Amnesty International exposed China’s torture industry. The human-rights watchdog said over 130 Chinese companies are exporting torture instruments, up from just 28 a decade ago. Most of the devices, including spiked batons, are being sent to Africa; Amnesty wants nothing less than a full ban (pdf).

Samsung pulled back in Europe. The Korean tech giant said it would stop selling laptops and Chromebooks in the region, citing “market needs and demands.” It might be a rather questionable decision if Gartner’s latest report on the PC market bouncing back is to be believed.

The EU antitrust chief fired a parting shot across Google’s bows. Joaquin Almunia, the outgoing competition commissioner, said the case building against Google’s dominance in online search could cost it $6 billion, much more than the one against Microsoft a few years ago.

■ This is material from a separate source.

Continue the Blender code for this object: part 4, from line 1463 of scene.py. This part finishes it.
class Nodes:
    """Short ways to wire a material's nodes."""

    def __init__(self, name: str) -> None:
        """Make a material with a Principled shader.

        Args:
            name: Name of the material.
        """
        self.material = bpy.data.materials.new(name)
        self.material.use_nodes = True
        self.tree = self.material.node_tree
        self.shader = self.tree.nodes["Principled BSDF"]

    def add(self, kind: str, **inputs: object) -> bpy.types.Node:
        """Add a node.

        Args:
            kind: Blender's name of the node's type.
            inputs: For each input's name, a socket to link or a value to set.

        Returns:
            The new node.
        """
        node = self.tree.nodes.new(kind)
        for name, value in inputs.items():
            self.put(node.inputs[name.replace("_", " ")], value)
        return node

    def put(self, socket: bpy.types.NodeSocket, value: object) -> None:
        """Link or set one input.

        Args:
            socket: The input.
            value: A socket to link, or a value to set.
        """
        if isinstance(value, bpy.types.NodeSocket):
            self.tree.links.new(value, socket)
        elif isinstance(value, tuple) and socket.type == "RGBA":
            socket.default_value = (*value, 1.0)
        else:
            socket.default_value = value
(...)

Philips is splitting into two. The Dutch electronics maker said the separation between its lighting and its healthcare divisions will take 18 months. Restructuring costs are expected to come in at €50 million a year until 2016, but yield €300 million in cost savings.

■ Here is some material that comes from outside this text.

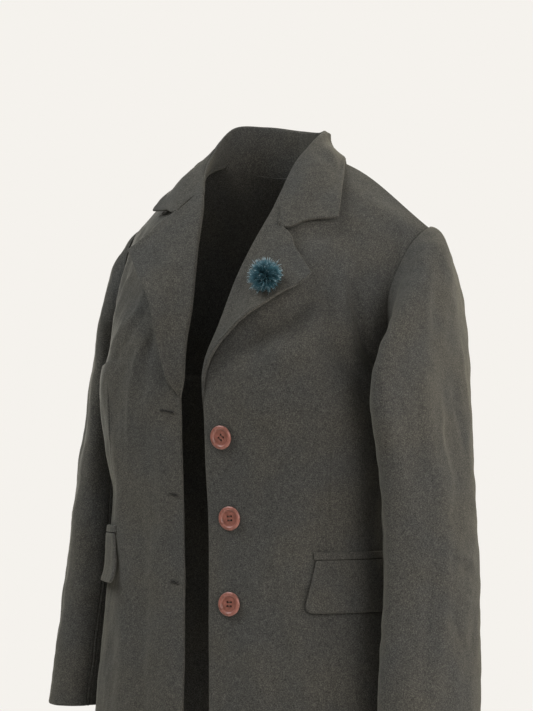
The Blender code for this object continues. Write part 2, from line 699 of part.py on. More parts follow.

Jack Ma is China’s richest man. According to a new list from Hurun Reports, Ma’s $25 billion fortune after the Alibaba IPO puts him just past real-estate mogul Wang Jianlin’s $24.2 billion. More impressive, perhaps, is that Xiaomi co-founder Lei Jun is 10th richest, despite his phones selling at a nearly zero margin.

Quartz obsession interlude

Max Nisen on how wildly high CEO pay is. “In the US, the average CEO makes an estimated 354 times as much an average unskilled worker ($12,259,894 vs. $34,645). People all around the world are broadly unaware of how wide the pay gap is, and they are almost universally of the opinion that CEOs should be paid much, much less… According to the survey data, people in the US think that the ideal pay gap between an unskilled worker and a CEO is 6.9—or 50 times less than the real gap.” Read more here.

Matters of debate

Sweden is no longer a role model. Economic inequality is growing, the left is losing popularity, and benefits are being cut.

Climate change refugees should be given asylum. Shouldn’t countries that sell fossil fuels offer a home to people driven from their islands by rising sea levels?

The German economic powerhouse is a myth. The country’s not driving growth in the euro zone, and is spreading economic instability.

The Cosby show gave us TV’s greatest feminist. Clair Huxtable, the fictional mother of Bill Cosby’s five children, was an incredibly strong woman and a pioneer 30 years ago.

Surprising discoveries

London is now the world’s most expensive city. According to the estate agent Savills, it has displaced Hong Kong as the costliest place to both live and work in.

San Francisco redefines business casual. Say hello to the “Suitsy“, a one-piece jump suit that tries oh-so-hard to look like a typical off-the-rack suit.

Soda makers are kinda admitting responsibility for obesity. Coca-Cola, PepsiCo, and Dr Pepper-Snapple Group are promising to reduce the number of calories (paywall) Americans drink by 20% by the year 2025.

A restauranteur in China put opium in his noodles. He was caught when traffic police drug-tested one of his patrons a few hours later.

The key to perfect workflow is to not work one-quarter of the time. For maximum productivity, take a 17-minute break every 52 minutes.

A new species of mushroom has been discovered. Not in an untouched jungle. Not on the cliff of an unexplored mountain. But in a London supermarket.